Three faces have resolved into place above summer-weight sportcoats and half-Windsors across a polished pine conference table shiny with the spidered light of an Arizona noon. These are three Deans – of Admissions, Academic Affairs, Athletic Affairs. I do not know which face belongs to whom.
And thus concludes the first lines of this monstrosity of a book…..
Did you guess what book it is?
Oh you’ll find out soon enough!
It has something to do with tennis
The book is mentioned in a John Green book
The Fault in Our Stars, to be specific
Apparently, John Green was reading this while writing TFIOS ?
Okay…
I probably should tell you what book it is now
And the >1000 pages book is…
Infinite Jest by David Foster Wallace
A gargantuan, mind-altering comedy about the Pursuit of Happiness in America set in an addicts’ halfway house and a tennis academy, and featuring the most endearingly screwed-up family to come along in recent fiction, Infinite Jest explores essential questions about what entertainment is and why it has come to so dominate our lives; about how our desire for entertainment affects our need to connect with other people; and about what the pleasures we choose say about who we are.

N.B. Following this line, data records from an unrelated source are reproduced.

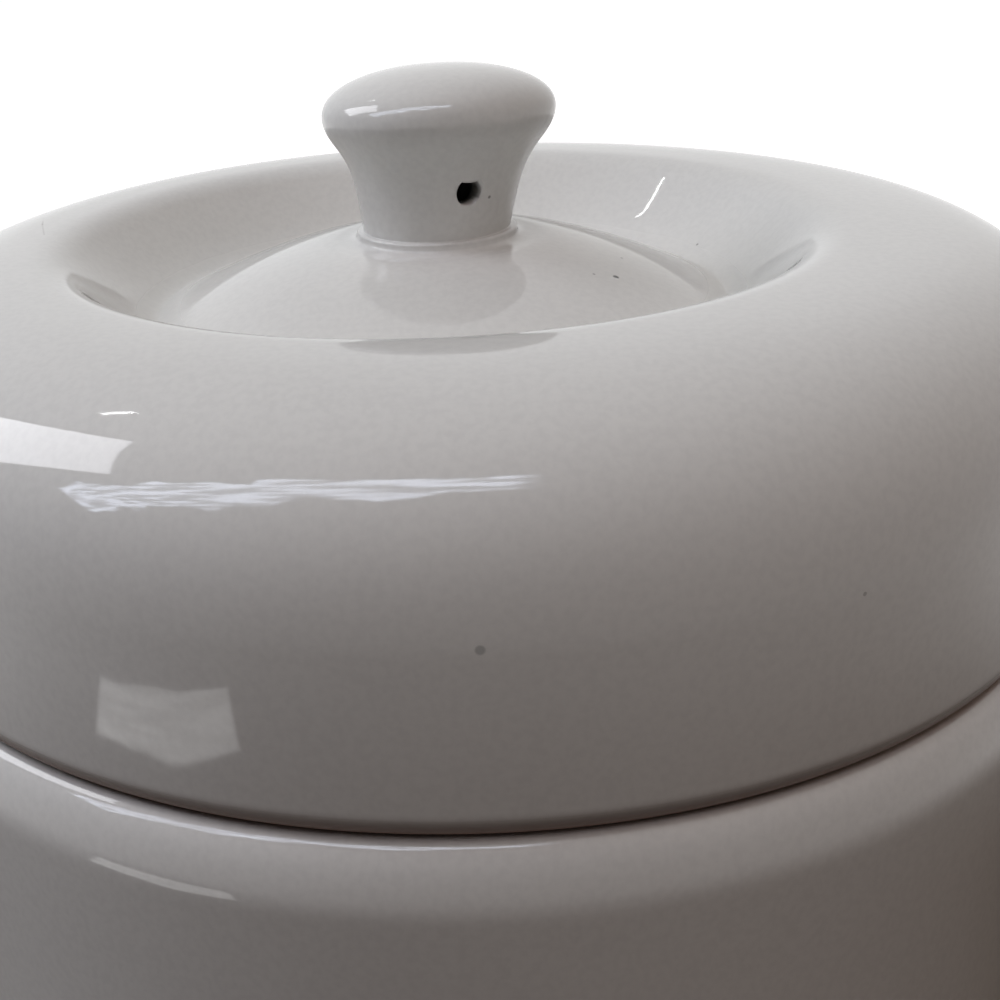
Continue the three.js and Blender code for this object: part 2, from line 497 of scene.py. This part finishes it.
def makeLid():
    shell = spinShell("lidShell", aboutZ(lidOutline()), lid["turns"])
    crest = (lidRadius - lid["shoulderReach"]) * mm
    fade = (lid["flangeRadius"] - lid["flangeWall"]) * mm - crest
    selectWhere(shell, lambda place: place.xy.length < crest)
    bpy.ops.transform.translate(
        value=(lid["wellOffset"] * mm, 0, 0),
        use_proportional_edit=True,
        proportional_edit_falloff="SMOOTH",
        proportional_size=fade,
    )
    return smoothed(shell)


potShell = makePot()
print("pot modelled")
lidShell = makeLid()
print("lid modelled")
knobCap = makeKnob()
print("knob modelled")


# Frame: each piece rides on a body and stands for a node, whose imported part is hidden

for piece, body, node, slot in (
    (potShell, "pot", "pot", "pot_glaze"),
    (lidShell, "lid", "lid", "lid_glaze"),
    (knobCap, "lid", "knob", "knob_glaze"),
):
    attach(piece, body)
    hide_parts(node)


# Shader nodes

def joined(tree, value, socket):
    # a number or a colour is set on the socket, and another node's output is linked to it
    if isinstance(value, bpy.types.NodeSocket):
        tree.links.new(value, socket)
    elif value is not None:
        socket.default_value = value


def addMath(tree, operation, first, second=None, third=None):
    node = tree.nodes.new("ShaderNodeMath")
    node.operation = operation
    for socket, value in zip(node.inputs, (first, second, third)):
        joined(tree, value, socket)
    return node.outputs[0]


def addVectorMath(tree, operation, first, second=None, output="Vector"):
    node = tree.nodes.new("ShaderNodeVectorMath")
    node.operation = operation
    for socket, value in zip(node.inputs, (first, second)):
        joined(tree, value, socket)
    return node.outputs[output]


def addRange(tree, value, start, end, low=0, high=1):
    # an eased step from low to high as the value goes from start to end
    node = tree.nodes.new("ShaderNodeMapRange")
    node.interpolation_type = "SMOOTHSTEP"
    for label, number in (("Value", value), ("From Min", start), ("From Max", end),
                          ("To Min", low), ("To Max", high)):
        joined(tree, number, node.inputs[label])
    return node.outputs["Result"]


def addNoise(tree, vector, scale, detail=2):
    node = tree.nodes.new("ShaderNodeTexNoise")
    tree.links.new(vector, node.inputs["Vector"])
    node.inputs["Scale"].default_value = scale
    node.inputs["Detail"].default_value = detail
    return node.outputs["Fac"]


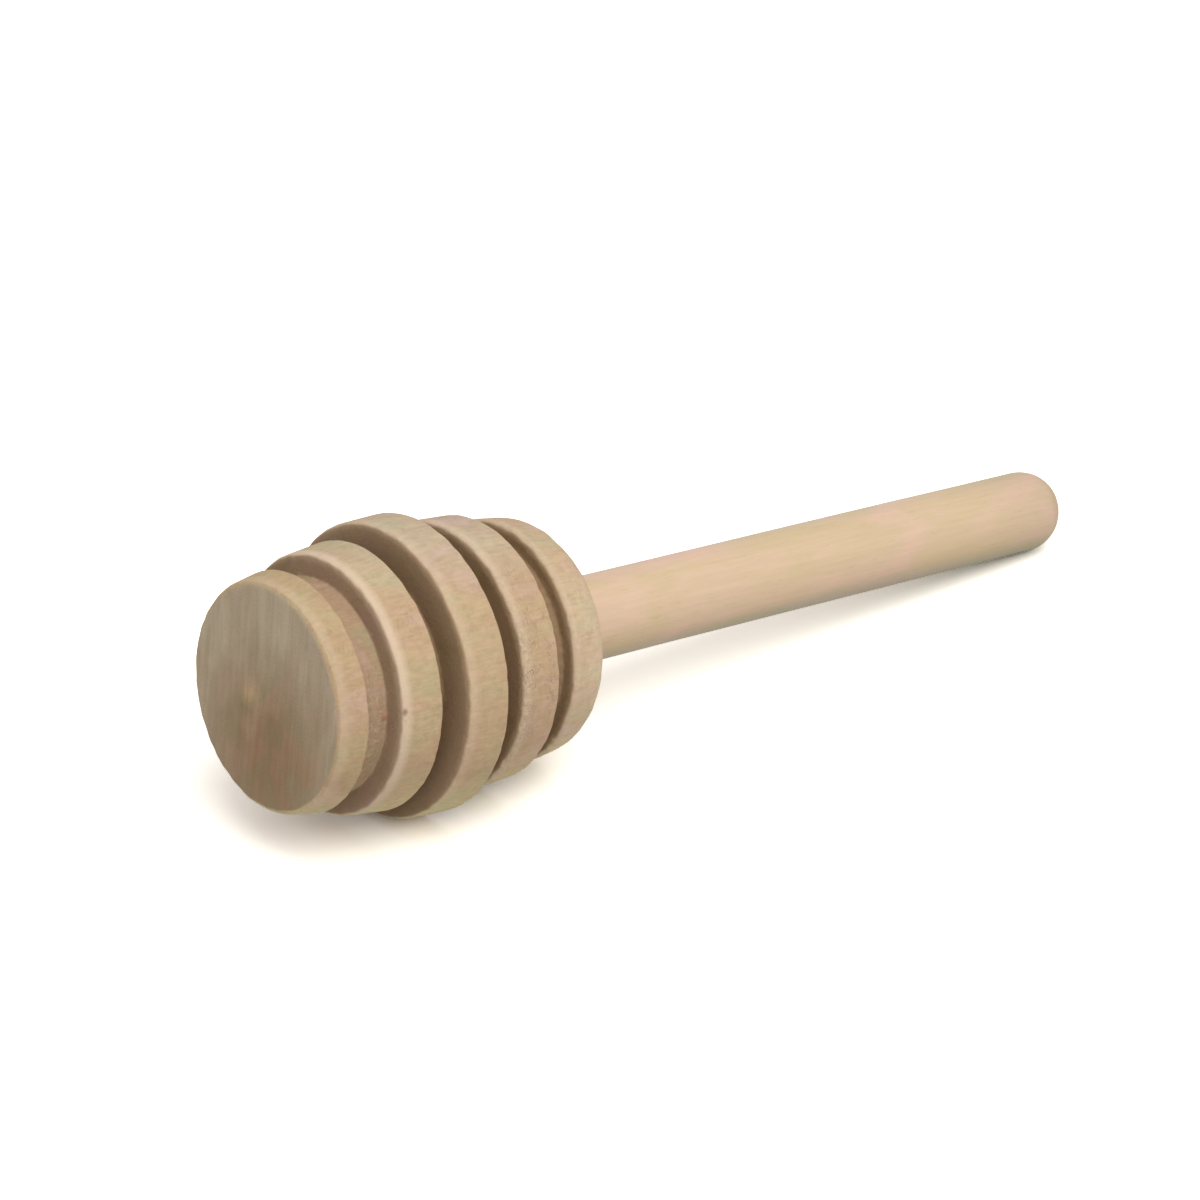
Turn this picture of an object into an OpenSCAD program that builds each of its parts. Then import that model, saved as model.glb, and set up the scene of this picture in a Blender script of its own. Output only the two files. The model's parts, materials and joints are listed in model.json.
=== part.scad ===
// Small wooden honey dipper, in millimetres.
// A turned head with five ribs is drilled from behind, and the tenon of a round handle is glued into it.
// It lies on z = 0 as on a table, on its widest rib and the end of its handle, with +X towards the tip.

/* [Whole dipper] */
// Length from the flat front face to the tip of the handle
dipper_length = 98.4; // [80:0.1:160]

/* [Head] */
// Diameter of the core at the bottom of the grooves
core_d = 19.4; // [15:0.1:20]
// Rounding of the front edge of each rib
front_edge_r = 0.7; // [0.2:0.05:0.9]
// Rounding of the rear edge of each rib
rear_edge_r = 0.25; // [0.1:0.05:0.6]
// Rounding at the foot of each groove wall
groove_foot_r = 0.3; // [0.1:0.05:0.5]
// Distance behind the front face at which a rim would run parallel to the axis
crest_station = 17; // [10:0.5:25]
// Change in the slope of the rims for each millimetre along the head
rim_curve = 0.012; // [0:0.001:0.02]

/* [Rib widths] */
// Width of the rib at the front face
rib_1_width = 3; // [1.8:0.1:5]
// Width of the second rib
rib_2_width = 4.3; // [2:0.1:7]
// Width of the third and largest rib
rib_3_width = 4.4; // [2:0.1:7]
// Width of the fourth rib
rib_4_width = 4.4; // [2:0.1:7]
// Width of the rim of the last rib, up to its rear corner
rib_5_width = 4.6; // [3.8:0.1:8]

/* [Rib diameters] */
// Diameter of the rib at the front face, at its wider edge
rib_1_d = 21.7; // [21:0.1:25]
// Diameter of the second rib, at its wider edge
rib_2_d = 24.3; // [22:0.1:28]
// Diameter of the third and largest rib, at its wider edge
rib_3_d = 27; // [23:0.1:31]
// Diameter of the fourth rib, at its wider edge
rib_4_d = 24.6; // [22:0.1:28]
// Diameter of the last rib, at its wider edge
rib_5_d = 22.6; // [22:0.1:27]

/* [Grooves] */
// Width of the groove between the first and second ribs
groove_1_width = 2.7; // [1.5:0.1:5]
// Width of the groove between the second and third ribs
groove_2_width = 1.9; // [1.5:0.1:5]
// Width of the groove between the third and fourth ribs
groove_3_width = 2.6; // [1.5:0.1:5]
// Width of the groove between the fourth and last ribs
groove_4_width = 2.4; // [1.5:0.1:5]

/* [Shoulder] */
// Rounding of the rear corner of the last rib
shoulder_r = 2.8; // [0.8:0.1:3]
// Distance that the rear face slopes back from that corner to the collar
shoulder_rise = 1.2; // [0.4:0.1:3]
// Diameter of the flat collar that the handle comes out of
collar_d = 11.2; // [11:0.1:14]

/* [Handle] */
// Diameter of the handle
handle_d = 8; // [7:0.1:10]
// Diameter of the tenon, the thinner inner end of the handle
tenon_d = 6; // [4:0.1:6.6]
// Length of the tenon, from the collar into the head
tenon_length = 15; // [8:0.5:22]
// Bevel around the inner end of the tenon
tenon_bevel = 0.8; // [0.2:0.1:1.5]

/* [Glue joint] */
// Thickness of the glue all round the tenon
glue_gap = 0.1; // [0.05:0.01:0.3]
// Depth of the glue between the end of the tenon and the foot of the hole's wall
glue_pool = 0.4; // [0.1:0.1:1]
// Angle of the drill point at the end of the hole
drill_point_angle = 118; // [90:1:140]

/* [Hidden] */
$fn = 96;

// Ribs and grooves as lists, from the front face backwards
rib_width = [rib_1_width, rib_2_width, rib_3_width, rib_4_width, rib_5_width];
rib_r = [rib_1_d, rib_2_d, rib_3_d, rib_4_d, rib_5_d] / 2;
groove_width = [groove_1_width, groove_2_width, groove_3_width, groove_4_width];
last_rib = len(rib_width) - 1;

// Station of each rib's front wall, measured back from the front face
function rib_start(i) = i == 0 ? 0 : rib_end(i - 1) + groove_width[i - 1];
function rib_end(i) = rib_start(i) + rib_width[i];

// The rims lean like chords of one long curve that crests at crest_station
function rim_slope(i) = (crest_station - (rib_start(i) + rib_end(i)) / 2) * rim_curve;
function front_r(i) = rib_r[i] - max(0, rim_slope(i)) * rib_width[i];
function rear_r(i) = rib_r[i] + min(0, rim_slope(i)) * rib_width[i];

core_r = core_d / 2;
collar_r = collar_d / 2;
head_length = rib_end(last_rib) + shoulder_rise;

handle_r = handle_d / 2;
dome_station = dipper_length - handle_r;

tenon_r = tenon_d / 2;
tenon_start = head_length - tenon_length;

bore_r = tenon_r + glue_gap;
bore_start = tenon_start - glue_pool;
drill_point = bore_r / tan(drill_point_angle / 2);

// Corners of a rib's half section as [radius, station], from the axis round to the axis
function rib_corners(i) = i < last_rib
    ? [[0, rib_start(i)], [front_r(i), rib_start(i)], [rear_r(i), rib_end(i)], [0, rib_end(i)]]
    : [[0, rib_start(i)], [front_r(i), rib_start(i)], [rear_r(i), rib_end(i)],
       [collar_r, head_length], [0, head_length]];
function rib_roundings(i) = i < last_rib
    ? [0, front_edge_r, rear_edge_r, 0]
    : [0, front_edge_r, shoulder_r, 0, 0];

// Rounding of corner b between a and c: centre of its circle and where it meets the side towards a
function unit(v) = v / norm(v);
function half_angle(a, b, c) = acos(unit(a - b) * unit(c - b)) / 2;
function round_centre(a, b, c, r) = b + unit(unit(a - b) + unit(c - b)) * r / sin(half_angle(a, b, c));
function round_start(a, b, c, r) = b + unit(a - b) * r / tan(half_angle(a, b, c));

// The corner of a rib that the whole dipper rests on, as [centre, radius] of its rounding
function resting_edge(i, k) =
    let (p = rib_corners(i), r = rib_roundings(i)[k])
    [round_centre(p[k - 1], p[k], p[k + 1], r), r];

// Tilt of the axis that lets a rounded edge and the domed tip touch one plane
function tilt_on(edge) =
    let (reach = [dome_station - edge[0][1], edge[0][0]])
    atan2(reach[1], reach[0]) - asin((handle_r - edge[1]) / norm(reach));
rest_tilt = max([for (i = [0 : last_rib]) for (k = [1, 2]) tilt_on(resting_edge(i, k))]);

// Height of the front face's centre, and the middle of the dipper's footprint
rest_height = handle_r + dome_station * sin(rest_tilt);
lowest_x = round_centre(rib_corners(0)[0], rib_corners(0)[1], rib_corners(0)[2], front_edge_r)
    * [-sin(rest_tilt), cos(rest_tilt)] - front_edge_r;
highest_x = dome_station * cos(rest_tilt) + handle_r;

// Everything is drawn standing on its front face along +Z, then laid down
module laid_down() {
    translate([-(lowest_x + highest_x) / 2, 0, rest_height])
        rotate([0, 90 + rest_tilt, 0])
            children();
}

// Outline with each convex corner rounded by its own radius
module rounded_outline(points, radii) {
    n = len(points);
    polygon([
        for (i = [0 : n - 1])
            let (a = points[(i + n - 1) % n], b = points[i], c = points[(i + 1) % n])
            each radii[i] > 0 ? [round_start(a, b, c, radii[i]), round_start(c, b, a, radii[i])] : [b]
    ]);
    for (i = [1 : n - 2])
        if (radii[i] > 0)
            translate(round_centre(points[i - 1], points[i], points[i + 1], radii[i]))
                circle(r = radii[i]);
}

// Small hollow fillets where the two walls of a groove meet the core
module groove_feet(i) {
    for (wall = [[rib_end(i), 1], [rib_start(i + 1), -1]])
        difference() {
            translate([core_r - groove_foot_r / 2, min(wall[0], wall[0] + wall[1] * groove_foot_r)])
                square([groove_foot_r * 1.5, groove_foot_r]);
            translate([core_r + groove_foot_r, wall[0] + wall[1] * groove_foot_r])
                circle(r = groove_foot_r);
        }
}

module head_section() {
    for (i = [0 : last_rib])
        rounded_outline(rib_corners(i), rib_roundings(i));
    square([core_r, rib_start(last_rib) + rib_width[last_rib] / 2]);
    for (i = [0 : last_rib - 1])
        groove_feet(i);
}

// Half section of the drilled hole, from its conical end out through the collar
module hole_section() {
    polygon([
        [0, bore_start - drill_point], [bore_r, bore_start],
        [bore_r, head_length], [0, head_length]
    ]);
}

// Half section of the tenon, with a bevel that leads it into the hole
module tenon_section() {
    polygon([
        [0, tenon_start], [tenon_r - tenon_bevel, tenon_start], [tenon_r, tenon_start + tenon_bevel],
        [tenon_r, head_length], [0, head_length]
    ]);
}

module head() {
    color("tan")
        laid_down()
            rotate_extrude()
                difference() {
                    head_section();
                    hole_section();
                }
}

// The handle seats on the collar with its shoulder, and ends in a dome
module handle() {
    color("wheat")
        laid_down() {
            rotate_extrude()
                tenon_section();
            translate([0, 0, head_length])
                cylinder(r = handle_r, h = dome_station - head_length);
            translate([0, 0, dome_station])
                sphere(r = handle_r);
        }
}

module glue_film() {
    color("khaki")
        laid_down()
            rotate_extrude()
                difference() {
                    hole_section();
                    tenon_section();
                }
}

head();
handle();
glue_film();
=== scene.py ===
import json
import math

import bpy
import numpy as np
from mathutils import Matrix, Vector


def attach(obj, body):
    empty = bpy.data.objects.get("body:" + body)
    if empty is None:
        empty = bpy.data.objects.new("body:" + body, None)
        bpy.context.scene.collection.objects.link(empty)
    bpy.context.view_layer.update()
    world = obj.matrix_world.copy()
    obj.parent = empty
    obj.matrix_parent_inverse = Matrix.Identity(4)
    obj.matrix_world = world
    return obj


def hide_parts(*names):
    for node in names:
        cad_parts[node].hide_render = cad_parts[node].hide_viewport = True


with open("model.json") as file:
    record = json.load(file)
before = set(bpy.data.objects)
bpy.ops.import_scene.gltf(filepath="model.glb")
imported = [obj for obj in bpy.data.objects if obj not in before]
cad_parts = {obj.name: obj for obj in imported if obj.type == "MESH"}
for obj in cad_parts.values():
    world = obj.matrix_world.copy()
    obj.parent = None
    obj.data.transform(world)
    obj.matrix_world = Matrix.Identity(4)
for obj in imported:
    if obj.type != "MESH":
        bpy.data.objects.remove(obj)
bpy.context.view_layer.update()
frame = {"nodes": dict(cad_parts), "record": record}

MM = 0.001

# Turned profile of the head, in millimetres from the front face backwards
CORE_R = 9.7
FRONT_EDGE_R = 0.7
REAR_EDGE_R = 0.25
GROOVE_FOOT_R = 0.3
CREST_STATION = 17.0
RIM_CURVE = 0.012
RIB_WIDTH = [3.0, 4.3, 4.4, 4.4, 4.6]
RIB_R = [10.85, 12.15, 13.5, 12.3, 11.3]
GROOVE_WIDTH = [2.7, 1.9, 2.6, 2.4]
SHOULDER_R = 2.8
SHOULDER_RISE = 1.2
COLLAR_R = 5.6
COLLAR_EDGE_R = 0.2
TENON_R = 3.0
TENON_LENGTH = 15.0
TENON_BEVEL = 0.8
GLUE_GAP = 0.1
GLUE_POOL = 0.4
DRILL_POINT_ANGLE = math.radians(118)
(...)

Equal parts philosophical quest and screwball comedy, Infinite Jest bends every rule of fiction without sacrificing for a moment its own entertainment value. It is an exuberant, uniquely American exploration of the passions that make us human – and one of those rare books that renew the idea of what a novel can do.
I’ve only read the first 50 pages – but so many things have happened at this point – it’s overwhelming!! It has like a bajillion characters but I’m kind of digging it?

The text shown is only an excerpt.